Du réel, Robert Arctor dans Substance Mort voit simultanément le référent et le reflet, l’envers et l’endroit. Il ne peut que demeurer dans l’attente d’une Révélation du réel authentique, le cerveau cramé. C’est l’image indicielle, donc photographique ou cinématographique, qui porte la promesse de cette révélation. Dans un des passages les plus importants de toute son œuvre, cité en voix off dans le film de Richard Linklater, Philip K. Dick, à travers les mots de Robert Arctor, exprime cet espoir de révélation du réel, mais il est entaché par un doute persistant, celui que l’illusion ne cesse jamais, malgré la présence permanente des caméras qui voient tout, enregistrent tout :
Vu de l’intérieur de quelque chose ; par le regard de quelque chose. Qui, à la différence de Donna aux yeux sombres, ne cille jamais. Que peut voir une caméra ? Que voit-elle vraiment ? Voit-elle dans la tête ? Plonge-t-elle son regard jusqu’au cœur. Voient-elles clairement ou obscurément en moi – en nous -, la caméra passive à infrarouge ancien modèle, et la caméra holographique nouveau modèle ? J’espère qu’elles voient clairement, parce que, ces temps-ci, moi je n’y vois plus en moi. Je ne vois que du brouillard. Brouillard à l’extérieur ; brouillard à l’intérieur. Pour le salut de chacun, j’espère que les caméras ont meilleure vue.

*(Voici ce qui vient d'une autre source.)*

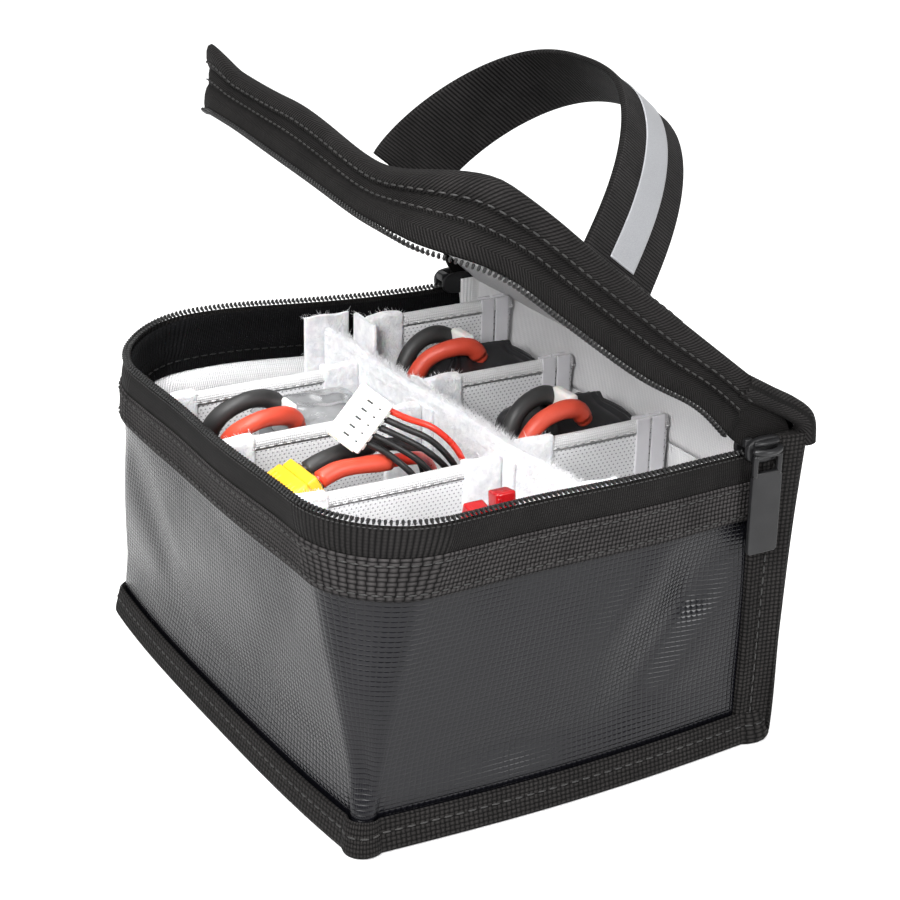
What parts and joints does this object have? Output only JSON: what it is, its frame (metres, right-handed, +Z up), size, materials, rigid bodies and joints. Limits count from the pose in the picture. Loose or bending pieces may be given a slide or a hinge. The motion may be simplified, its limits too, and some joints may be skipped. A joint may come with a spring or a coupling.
{
  "type": "lipo battery carrying bag",
  "caption": "Zip-up fire-resistant carrying bag with lid, webbing handle and adjustable dividers, holding LiPo packs with their leads.",
  "frame": {"origin": "centre of the base, on the surface the bag stands on", "axes": "+Z up; -Y towards the front, where the lid opens; +Y towards the fabric hinge; X along the hinge"},
  "size_m": [0.1648, 0.1451, 0.1655],
  "materials": {
    "coated_fabric": "black coated glass-fibre cloth with a fine square grid and a satin gloss",
    "insulation": "flame-retardant felt between the shell and the lining",
    "grey_lining": "grey woven glass-fibre lining",
    "black_webbing": "black ribbed polyester webbing and binding tape with stitch lines",
    "zip_tape": "black herringbone zip tape",
    "zip_coil": "black nylon coil teeth",
    "white_weave": "white basket-weave glass-fibre cloth",
    "white_loop_pile": "white hook-and-loop pile",
    "reflective_tape": "light grey reflective ribbon",
    "black_zip_metal": "black lacquered die-cast slider and pull",
    "clear_wrap": "grey cells under clear shrink wrap",
    "shrink_wrap": "black shrink wrap",
    "black_silicone": "black silicone wire insulation",
    "red_silicone": "red silicone wire insulation",
    "yellow_nylon": "yellow nylon connector housing",
    "white_nylon": "white nylon balance connector"
  },
  "bodies": {
    "bag": {"bottom_panel": "coated_fabric", "floor_board": "insulation", "floor_lining": "grey_lining", "side_shell": "coated_fabric", "back_shell": "coated_fabric", "side_insulation": "insulation", "back_insulation": "insulation", "wall_lining": "grey_lining", "bottom_binding": "black_webbing", "rear_bindings": "black_webbing", "rim_band": "black_webbing", "inner_rim_band": "black_webbing", "lower_zip_tape": "zip_tape", "lower_zip_teeth": "zip_coil", "long_divider": "white_weave", "front_divider_1": "white_weave", "front_divider_2": "white_weave", "front_divider_3": "white_weave", "hinge_divider_1": "white_weave", "hinge_divider_2": "white_weave", "hinge_divider_3": "white_weave", "divider_tabs": "white_loop_pile", "hinge_gusset": "black_webbing", "pack_a": "clear_wrap", "lead_a_black": "black_silicone", "lead_a_red": "red_silicone", "plug_a": "yellow_nylon", "pack_b": "shrink_wrap", "lead_b_black": "black_silicone", "lead_b_red": "red_silicone", "plug_b": "yellow_nylon", "balance_plug_b": "white_nylon", "balance_wire_1": "red_silicone", "balance_wire_2": "black_silicone", "balance_wire_3": "black_silicone", "balance_wire_4": "black_silicone", "balance_wire_5": "black_silicone", "pack_c": "shrink_wrap", "lead_c_black": "black_silicone", "lead_c_red": "red_silicone", "plug_c": "yellow_nylon", "pack_d": "shrink_wrap", "lead_d_black": "black_silicone", "lead_d_red": "red_silicone", "plug_d": "yellow_nylon", "small_packs": "shrink_wrap"},
    "lid": {"lid_panel": "coated_fabric", "lid_insulation": "insulation", "lid_lining": "grey_lining", "lid_binding": "black_webbing", "lid_band": "black_webbing", "upper_zip_tape": "zip_tape", "upper_zip_teeth": "zip_coil", "strap_ends": "black_webbing"},
    "handle": {"handle_webbing": "black_webbing", "reflective_stripe": "reflective_tape"},
    "slider_right": {"slider_right": "black_zip_metal"},
    "pull_right": {"pull_right": "black_zip_metal"},
    "slider_left": {"slider_left": "black_zip_metal"},
    "pull_left": {"pull_left": "black_zip_metal"}
  },
  "joints": [
    {"name": "lid_hinge", "type": "hinge", "parent": "bag", "child": "lid", "pos_m": [0, 0.042, 0.0854], "axis": [-1, 0, 0], "range_deg": [-38.7, 50], "deforming": ["hinge_gusset"]},
    {"name": "handle_pivot", "type": "hinge", "parent": "lid", "child": "handle", "pos_m": [0, 0.02139, 0.1252], "axis": [-1, 0, 0], "range_deg": [-76, 30]},
    {"name": "slider_right_travel", "type": "slide", "parent": "bag", "child": "slider_right", "axis": [0, -1, 0], "range_m": [0, 0.07], "deforming": ["upper_zip_teeth", "upper_zip_tape"]},
    {"name": "pull_right_swing", "type": "hinge", "parent": "slider_right", "child": "pull_right", "pos_m": [0.07975, 0.0515, 0.0841], "axis": [0, -1, 0], "range_deg": [0, 120]},
    {"name": "slider_left_travel", "type": "slide", "parent": "bag", "child": "slider_left", "axis": [0, -1, 0], "range_m": [0, 0.07]},
    {"name": "pull_left_swing", "type": "hinge", "parent": "slider_left", "child": "pull_left", "pos_m": [-0.07975, 0.0515, 0.0841], "axis": [0, 1, 0], "range_deg": [0, 120]}
  ]
}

Car si la caméra ne voit qu’obscurément, comme j’y vois moi-même, nous sommes tous maudits, maudits comme nous n’avons jamais cessé de l’être, et nous mourrons ainsi, en sachant peu et sachant mal le peu que nous savons.
(Substance Mort, Paris, Éditions Denoël, collection « Folio SF », traduction de Robert Louit, 2000, p. 268).
Version revue et corrigée d’une partie d’un article paru le 22 juillet 2010 sur le blog de l’auteur, puis sur Ouvre les Yeux.
Cette analyse du film A Scanner Darkly fait partie du dossier consacré aux rapports entre l’écrivain Philip K. Dick et le cinéma.